Personnel involved in the cleanup of accidentally spilled waste should proceed as described in Chapter 5 for spills with laboratory-scale cultures. Particular precautions should be taken to handle and decontaminate these large quantities of culture, as well as the absorption materials used for cleanup.

6. Exposure

The self-contained design of the large-scale production system, the inoculation method, and the in-place inactivation of the vessel contents following production essentially eliminate the release of aerosols, thereby reducing human exposure. Nonetheless, air and surfaces should be monitored to validate the integrity of the systems during the fermentation or processing procedures. Surfaces can be monitored for microbial release by any of five basic methods: rinse, swab-rinse, agar contact, direct surface agar plating, or vacuum probe surface method[⁴ ]. Other procedures are modifications of these basic methods. In a survey of six genetic engineering companies, agar contact was found to be the method most frequently used[⁵¹ ]. Organism detecting and counting (RODAC) plates are commercially available with a variety of media and are used routinely. The method works well and rapidly as a qualitative procedure.
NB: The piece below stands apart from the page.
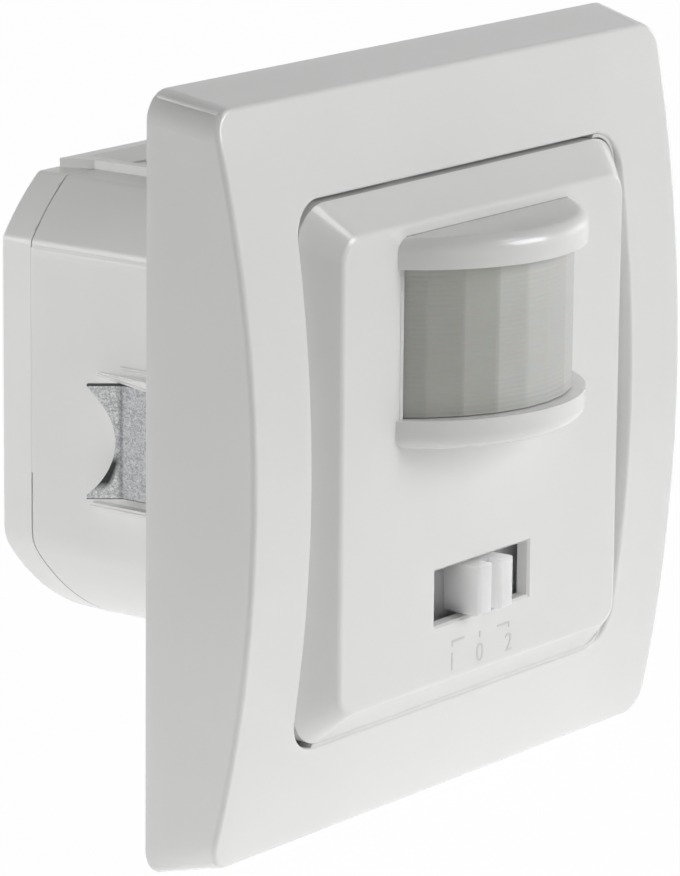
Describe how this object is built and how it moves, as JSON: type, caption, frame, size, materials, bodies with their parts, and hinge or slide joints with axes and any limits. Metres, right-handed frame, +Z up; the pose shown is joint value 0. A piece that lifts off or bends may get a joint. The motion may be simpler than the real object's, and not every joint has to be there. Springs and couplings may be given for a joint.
{
  "type": "motion sensor light switch",
  "caption": "Flush wall switch that senses motion: bowed square cover frame, centre cover with curved lens under a hood, slide switch, box housing with spreading claws and screw terminals.",
  "frame": {"origin": "middle of the mounting plate's back face, on the wall plane, at the centre of the box screws", "axes": "+X right as seen from the room, +Y back into the wall box, +Z up; the front faces -Y"},
  "size_m": [0.08, 0.0541, 0.08],
  "materials": {
    "white_plastic": "smooth glossy moulding",
    "housing_plastic": "smooth moulding",
    "lens_plastic": "milky ribbed sheet",
    "zinc_steel": "zinc plated sheet and screws",
    "brass_strip": "plain pressed brass",
    "circuit_board": "lacquered board",
    "relay_case": "moulded case",
    "capacitor_case": "dipped case",
    "can_sleeve": "shrunk sleeve",
    "varistor_coat": "dipped coat",
    "resistor_coat": "baked coat",
    "sensor_can": "drawn metal can",
    "sensor_glass": "dark filter window",
    "black_plastic": "moulded",
    "clear_plastic": "clear dome",
    "trimmer_plastic": "moulded"
  },
  "bodies": {
    "base": {"housing_body": "housing_plastic", "rear_cap": "housing_plastic", "mounting_plate": "zinc_steel", "carrier_frame": "housing_plastic", "carrier_screws": "zinc_steel", "main_board": "circuit_board", "relay": "relay_case", "film_capacitor": "capacitor_case", "smoothing_capacitor": "can_sleeve", "varistor": "varistor_coat", "fuse_resistor": "resistor_coat", "board_link_pins": "brass_strip", "front_board": "circuit_board", "pyro_sensor": "sensor_can", "pyro_window": "sensor_glass", "light_sensor": "clear_plastic", "control_chip": "black_plastic", "slide_switch_body": "black_plastic", "time_trimmer_body": "black_plastic", "light_trimmer_body": "black_plastic", "terminal_block": "housing_plastic", "terminal_lid": "housing_plastic", "terminal_bars": "brass_strip", "claw_pin_left": "zinc_steel", "claw_pin_right": "zinc_steel"},
    "frame": {"cover_frame": "white_plastic"},
    "cover": {"centre_cover": "white_plastic", "lens": "lens_plastic", "lens_retainer": "black_plastic"},
    "switch": {"switch_knob": "white_plastic", "switch_slider": "black_plastic"},
    "claw_left": {"claw_left": "zinc_steel"},
    "claw_right": {"claw_right": "zinc_steel"},
    "claw_screw_left": {"claw_screw_left": "zinc_steel"},
    "claw_screw_right": {"claw_screw_right": "zinc_steel"},
    "time_dial": {"time_dial": "trimmer_plastic"},
    "light_dial": {"light_dial": "trimmer_plastic"},
    "terminal_clamp_1": {"terminal_clamp_1": "brass_strip"},
    "terminal_screw_1": {"terminal_screw_1": "zinc_steel"},
    "terminal_clamp_2": {"terminal_clamp_2": "brass_strip"},
    "terminal_screw_2": {"terminal_screw_2": "zinc_steel"},
    "terminal_clamp_3": {"terminal_clamp_3": "brass_strip"},
    "terminal_screw_3": {"terminal_screw_3": "zinc_steel"}
  },
  "joints": [
    {"name": "frame_pull_off", "type": "slide", "parent": "base", "child": "frame", "axis": [0, -1, 0], "range_m": [0, 0.014]},
    {"name": "cover_pull_off", "type": "slide", "parent": "base", "child": "cover", "axis": [0, -1, 0], "range_m": [0, 0.016]},
    {"name": "switch_slide", "type": "slide", "parent": "base", "child": "switch", "axis": [1, 0, 0], "range_m": [-0.0029, 0.0029]},
    {"name": "claw_left_spread", "type": "hinge", "parent": "base", "child": "claw_left", "pos_m": [-0.0182, 0.0046, 0], "axis": [0, 0, 1], "range_deg": [0, 20]},
    {"name": "claw_screw_left_turn", "type": "hinge", "parent": "base", "child": "claw_screw_left", "pos_m": [-0.0216, 0, 0], "axis": [0, 1, 0], "range_deg": [0, 1620]},
    {"name": "claw_right_spread", "type": "hinge", "parent": "base", "child": "claw_right", "pos_m": [0.0182, 0.0046, 0], "axis": [0, 0, -1], "range_deg": [0, 20]},
    {"name": "claw_screw_right_turn", "type": "hinge", "parent": "base", "child": "claw_screw_right", "pos_m": [0.0216, 0, 0], "axis": [0, 1, 0], "range_deg": [0, 1620]},
    {"name": "terminal_clamp_1_lift", "type": "slide", "parent": "base", "child": "terminal_clamp_1", "axis": [0, 0, 1], "range_m": [0, 0.0024]},
    {"name": "terminal_screw_1_turn", "type": "hinge", "parent": "base", "child": "terminal_screw_1", "pos_m": [-0.0074, 0.0239, 0.022], "axis": [0, 0, -1], "range_deg": [0, 1440]},
    {"name": "terminal_clamp_2_lift", "type": "slide", "parent": "base", "child": "terminal_clamp_2", "axis": [0, 0, 1], "range_m": [0, 0.0024]},
    {"name": "terminal_screw_2_turn", "type": "hinge", "parent": "base", "child": "terminal_screw_2", "pos_m": [0, 0.0239, 0.022], "axis": [0, 0, -1], "range_deg": [0, 1440]},
    {"name": "terminal_clamp_3_lift", "type": "slide", "parent": "base", "child": "terminal_clamp_3", "axis": [0, 0, 1], "range_m": [0, 0.0024]},
    {"name": "terminal_screw_3_turn", "type": "hinge", "parent": "base", "child": "terminal_screw_3", "pos_m": [0.0074, 0.0239, 0.022], "axis": [0, 0, -1], "range_deg": [0, 1440]},
    {"name": "time_dial_turn", "type": "hinge", "parent": "base", "child": "time_dial", "pos_m": [-0.0116, -0.009, -0.0052], "axis": [0, 1, 0], "range_deg": [-135, 135]},
    {"name": "light_dial_turn", "type": "hinge", "parent": "base", "child": "light_dial", "pos_m": [0.0116, -0.009, -0.0052], "axis": [0, 1, 0], "range_deg": [-135, 135]}
  ],
  "couplings": [
    {"joint": "claw_screw_left_turn", "follows": "claw_left_spread", "ratio": 80.992},
    {"joint": "claw_screw_right_turn", "follows": "claw_right_spread", "ratio": 80.992},
    {"joint": "terminal_screw_1_turn", "follows": "terminal_clamp_1_lift", "rad_per_m": 10471},
    {"joint": "terminal_screw_2_turn", "follows": "terminal_clamp_2_lift", "rad_per_m": 10471},
    {"joint": "terminal_screw_3_turn", "follows": "terminal_clamp_3_lift", "rad_per_m": 10471}
  ]
}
Numerous methods are available to sample airborne microorganisms[⁴ ]. The more frequently used methods include settling plates, air impingers, and filters. Settling plates provide qualitative information and consist simply of an open petri dish containing appropriate culture medium onto which particles settle due to gravity. Air impingers are intrinsically more quantitative because they pull air at a fixed rate and volume onto the surface of the medium. Large and defined quantities of airborne microorganisms can be concentrated and analyzed. The most common method for sampling air is filtration. A fixed volume of air can be passed through a filter of a selected pore size. Particles and organisms can be flushed from the filter, and the filtrate analyzed on an appropriate medium, or the filter itself can be overlaid directly with an appropriate medium. The use of filters is limited, because of dehydrating effects, to the detection of spores and of resistant vegetative cells. Selection of an appropriate sampling method depends upon the nature of the particles of interest, their expected concentration, and the need for quantification. The reader can consult Table XVIII in reference 6 for a more detailed description of these and alternative sampling methods.

Surface and air sampling methods should be selected to detect biological contaminants, as well as the production organism itself. Adventitious agents expected in large-scale production are similar to those found in laboratory research (e.g., viruses, bacteria, and fungi). Potential candidates depend upon the specific organism under study and the medium employed.

7. Conclusion

Large-scale microbial culture operations can be done safely, despite the risks associated with some microorganisms. Personnel can function safely and efficiently at any scale by using the proper facilities and equipment.